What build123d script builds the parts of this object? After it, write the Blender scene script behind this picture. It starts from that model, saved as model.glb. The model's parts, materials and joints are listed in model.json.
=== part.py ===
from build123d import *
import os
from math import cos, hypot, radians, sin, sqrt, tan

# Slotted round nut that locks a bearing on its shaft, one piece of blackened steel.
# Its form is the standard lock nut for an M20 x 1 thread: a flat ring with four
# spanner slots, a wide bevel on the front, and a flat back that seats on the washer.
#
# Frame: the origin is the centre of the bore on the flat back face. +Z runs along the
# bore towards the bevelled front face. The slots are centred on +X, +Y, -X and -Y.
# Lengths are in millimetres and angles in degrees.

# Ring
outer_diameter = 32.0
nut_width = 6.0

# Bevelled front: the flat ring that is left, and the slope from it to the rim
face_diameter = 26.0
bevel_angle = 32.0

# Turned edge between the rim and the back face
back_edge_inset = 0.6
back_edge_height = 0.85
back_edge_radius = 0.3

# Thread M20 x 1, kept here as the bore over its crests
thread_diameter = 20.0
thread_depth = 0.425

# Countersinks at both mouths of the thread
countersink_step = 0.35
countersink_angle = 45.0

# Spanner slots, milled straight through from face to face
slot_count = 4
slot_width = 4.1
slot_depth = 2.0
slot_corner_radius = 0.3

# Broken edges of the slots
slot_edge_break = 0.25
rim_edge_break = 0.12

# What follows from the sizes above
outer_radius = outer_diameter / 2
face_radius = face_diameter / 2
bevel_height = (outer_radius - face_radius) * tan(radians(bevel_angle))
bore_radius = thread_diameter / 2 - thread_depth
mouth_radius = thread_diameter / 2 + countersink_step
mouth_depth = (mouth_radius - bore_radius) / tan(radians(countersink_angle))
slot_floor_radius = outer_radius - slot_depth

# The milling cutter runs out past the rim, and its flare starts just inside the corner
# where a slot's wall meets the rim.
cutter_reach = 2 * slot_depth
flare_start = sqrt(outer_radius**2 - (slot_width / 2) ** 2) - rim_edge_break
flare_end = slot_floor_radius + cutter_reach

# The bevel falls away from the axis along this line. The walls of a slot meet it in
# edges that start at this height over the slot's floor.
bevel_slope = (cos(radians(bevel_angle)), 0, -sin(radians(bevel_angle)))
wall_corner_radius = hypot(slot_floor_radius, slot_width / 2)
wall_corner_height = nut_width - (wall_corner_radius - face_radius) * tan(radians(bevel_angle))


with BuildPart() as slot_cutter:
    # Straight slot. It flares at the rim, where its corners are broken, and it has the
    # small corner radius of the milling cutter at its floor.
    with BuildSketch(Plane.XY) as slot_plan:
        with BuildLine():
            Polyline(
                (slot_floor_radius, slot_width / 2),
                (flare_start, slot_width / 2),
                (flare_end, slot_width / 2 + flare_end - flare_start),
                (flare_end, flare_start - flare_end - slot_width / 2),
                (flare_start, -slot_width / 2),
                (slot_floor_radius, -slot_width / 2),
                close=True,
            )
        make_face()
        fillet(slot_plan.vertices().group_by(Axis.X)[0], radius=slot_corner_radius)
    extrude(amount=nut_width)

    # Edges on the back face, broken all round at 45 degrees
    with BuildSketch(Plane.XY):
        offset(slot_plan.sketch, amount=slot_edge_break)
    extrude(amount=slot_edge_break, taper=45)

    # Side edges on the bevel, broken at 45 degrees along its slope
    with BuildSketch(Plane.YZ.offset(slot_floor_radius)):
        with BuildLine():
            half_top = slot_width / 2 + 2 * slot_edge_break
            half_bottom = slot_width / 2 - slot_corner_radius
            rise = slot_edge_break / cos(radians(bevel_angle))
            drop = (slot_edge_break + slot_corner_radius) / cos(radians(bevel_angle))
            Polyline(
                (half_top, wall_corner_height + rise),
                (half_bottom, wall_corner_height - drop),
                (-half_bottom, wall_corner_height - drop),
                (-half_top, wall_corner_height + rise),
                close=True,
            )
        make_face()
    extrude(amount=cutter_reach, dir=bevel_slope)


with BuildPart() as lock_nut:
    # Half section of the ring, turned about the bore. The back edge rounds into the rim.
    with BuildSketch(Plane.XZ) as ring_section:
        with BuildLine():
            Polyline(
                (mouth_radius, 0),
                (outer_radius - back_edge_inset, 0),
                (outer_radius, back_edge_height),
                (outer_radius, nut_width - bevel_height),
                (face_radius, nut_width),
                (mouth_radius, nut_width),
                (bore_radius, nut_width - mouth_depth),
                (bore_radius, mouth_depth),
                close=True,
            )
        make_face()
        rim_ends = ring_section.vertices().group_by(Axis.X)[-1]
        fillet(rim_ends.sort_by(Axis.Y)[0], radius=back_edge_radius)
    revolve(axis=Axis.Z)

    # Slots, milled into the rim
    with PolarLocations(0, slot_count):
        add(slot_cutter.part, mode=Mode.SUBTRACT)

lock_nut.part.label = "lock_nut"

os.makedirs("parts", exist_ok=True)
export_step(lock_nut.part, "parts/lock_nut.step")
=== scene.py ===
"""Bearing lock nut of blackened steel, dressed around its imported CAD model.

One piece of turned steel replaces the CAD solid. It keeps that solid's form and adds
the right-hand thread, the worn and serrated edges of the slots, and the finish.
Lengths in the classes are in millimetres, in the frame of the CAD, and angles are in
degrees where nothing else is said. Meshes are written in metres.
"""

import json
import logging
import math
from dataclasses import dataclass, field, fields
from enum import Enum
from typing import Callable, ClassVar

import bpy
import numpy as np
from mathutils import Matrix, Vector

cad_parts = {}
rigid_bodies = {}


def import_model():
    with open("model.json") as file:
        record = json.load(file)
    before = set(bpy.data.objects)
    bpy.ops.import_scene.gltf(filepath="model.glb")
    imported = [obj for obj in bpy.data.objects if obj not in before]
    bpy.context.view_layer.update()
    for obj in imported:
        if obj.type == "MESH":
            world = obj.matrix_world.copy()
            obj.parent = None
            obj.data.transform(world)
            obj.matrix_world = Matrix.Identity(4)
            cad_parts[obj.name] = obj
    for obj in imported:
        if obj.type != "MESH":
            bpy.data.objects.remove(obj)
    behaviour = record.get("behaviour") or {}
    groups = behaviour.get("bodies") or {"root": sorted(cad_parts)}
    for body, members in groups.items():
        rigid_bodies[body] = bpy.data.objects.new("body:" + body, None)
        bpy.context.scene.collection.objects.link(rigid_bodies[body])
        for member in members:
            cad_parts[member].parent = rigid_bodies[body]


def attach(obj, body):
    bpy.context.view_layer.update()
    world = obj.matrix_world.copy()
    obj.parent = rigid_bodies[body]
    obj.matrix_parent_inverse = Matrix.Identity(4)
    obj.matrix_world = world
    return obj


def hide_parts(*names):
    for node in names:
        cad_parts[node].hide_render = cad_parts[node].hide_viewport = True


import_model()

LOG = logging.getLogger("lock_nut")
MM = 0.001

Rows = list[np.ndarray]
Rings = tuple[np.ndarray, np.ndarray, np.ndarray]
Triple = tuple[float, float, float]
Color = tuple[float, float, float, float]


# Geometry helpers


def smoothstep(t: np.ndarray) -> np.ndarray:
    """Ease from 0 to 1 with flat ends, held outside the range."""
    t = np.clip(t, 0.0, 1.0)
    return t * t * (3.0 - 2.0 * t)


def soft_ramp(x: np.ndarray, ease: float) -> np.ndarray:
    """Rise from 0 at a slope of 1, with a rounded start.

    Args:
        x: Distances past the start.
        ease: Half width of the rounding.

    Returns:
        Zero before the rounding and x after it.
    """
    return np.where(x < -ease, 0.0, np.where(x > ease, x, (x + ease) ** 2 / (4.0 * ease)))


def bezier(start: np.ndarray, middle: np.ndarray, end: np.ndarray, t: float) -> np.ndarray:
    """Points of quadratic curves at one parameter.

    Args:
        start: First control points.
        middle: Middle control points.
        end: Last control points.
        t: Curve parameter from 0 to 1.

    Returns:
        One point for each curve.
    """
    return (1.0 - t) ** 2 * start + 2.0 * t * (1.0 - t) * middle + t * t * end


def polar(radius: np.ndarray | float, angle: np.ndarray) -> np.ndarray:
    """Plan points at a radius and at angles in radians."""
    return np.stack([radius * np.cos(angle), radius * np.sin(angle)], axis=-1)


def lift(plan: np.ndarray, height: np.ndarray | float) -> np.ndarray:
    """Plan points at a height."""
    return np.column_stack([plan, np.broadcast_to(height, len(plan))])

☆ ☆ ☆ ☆

Goal of the exercise
Your task is to repeat the lines from the one containing "for member in" to the one containing "return (1.0 - t)", both lines included. Leave out every other line.

Solution for this problem
        for member in members:
            cad_parts[member].parent = rigid_bodies[body]


def attach(obj, body):
    bpy.context.view_layer.update()
    world = obj.matrix_world.copy()
    obj.parent = rigid_bodies[body]
    obj.matrix_parent_inverse = Matrix.Identity(4)
    obj.matrix_world = world
    return obj


def hide_parts(*names):
    for node in names:
        cad_parts[node].hide_render = cad_parts[node].hide_viewport = True


import_model()

LOG = logging.getLogger("lock_nut")
MM = 0.001

Rows = list[np.ndarray]
Rings = tuple[np.ndarray, np.ndarray, np.ndarray]
Triple = tuple[float, float, float]
Color = tuple[float, float, float, float]


# Geometry helpers


def smoothstep(t: np.ndarray) -> np.ndarray:
    """Ease from 0 to 1 with flat ends, held outside the range."""
    t = np.clip(t, 0.0, 1.0)
    return t * t * (3.0 - 2.0 * t)


def soft_ramp(x: np.ndarray, ease: float) -> np.ndarray:
    """Rise from 0 at a slope of 1, with a rounded start.

    Args:
        x: Distances past the start.
        ease: Half width of the rounding.

    Returns:
        Zero before the rounding and x after it.
    """
    return np.where(x < -ease, 0.0, np.where(x > ease, x, (x + ease) ** 2 / (4.0 * ease)))


def bezier(start: np.ndarray, middle: np.ndarray, end: np.ndarray, t: float) -> np.ndarray:
    """Points of quadratic curves at one parameter.

    Args:
        start: First control points.
        middle: Middle control points.
        end: Last control points.
        t: Curve parameter from 0 to 1.

    Returns:
        One point for each curve.
    """
    return (1.0 - t) ** 2 * start + 2.0 * t * (1.0 - t) * middle + t * t * end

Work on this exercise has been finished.